Tom nous offre de faire la connaissance de personnages comme on n’en croise pas tous les jours. Un gamin qui n’a pas dix ans, qui vit dans un mobil home planté à la lisière d’un bois. En compagnie d’une très jeune femme. On pense qu’il s’agit de sa grande sœur, avant de découvrir qu’elle est sa mère. Ces deux-là ont dû faire de sérieuses embardées pour en arriver là… Mais ce déclassement, cette fragilité ne sont jamais sordides. De fait le film affiche un naturalisme bienveillant, qui projette une lumière douce sur le genre humain, avant de s’échapper dans une sorte de fantastique social qui à bien des égards épouse les couleurs des contes de notre enfance.
Tom est le cinquième opus de Fabienne Berthaud, qui entretient une vraie parenté avec Pieds nus sur les limaces, le portrait d’une sauvageonne ayant élu domicile en pleine nature pour mieux jouir d’une liberté qui ne saurait lui être mesurée. Le film est évidemment écrit, structuré, dramatiquement construit avec minutie. Mais c’est pourtant un sentiment de liberté qu’il nous procure. Liberté des personnages bien sûr, mais aussi celle du film. Certains films sont des produits industriels, parfois remarquablement fignolés d’ailleurs. Et d’autres relèvent de l’artisanat. Tom, comme ses petits frères avant lui, est de cette famille-là.

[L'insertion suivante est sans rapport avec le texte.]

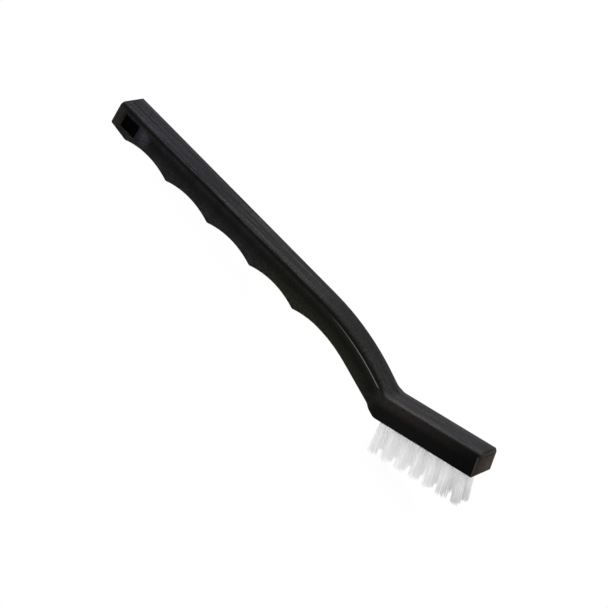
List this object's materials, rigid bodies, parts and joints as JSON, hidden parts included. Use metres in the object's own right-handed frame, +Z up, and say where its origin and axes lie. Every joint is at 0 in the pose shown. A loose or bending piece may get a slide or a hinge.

PROPOS RECUEILLIS PAR YVES ALION

Tom est adapté d’un livre qui n’est pas de vous alors que vous êtes aussi romancière. C’est étonnant puisqu’il y a beaucoup de familiarité avec Pieds nus sur les limaces, qui lui, est adapté d’un de vos livres. Pourquoi être allée chercher une œuvre étrangère pour finalement rester dans le même univers ?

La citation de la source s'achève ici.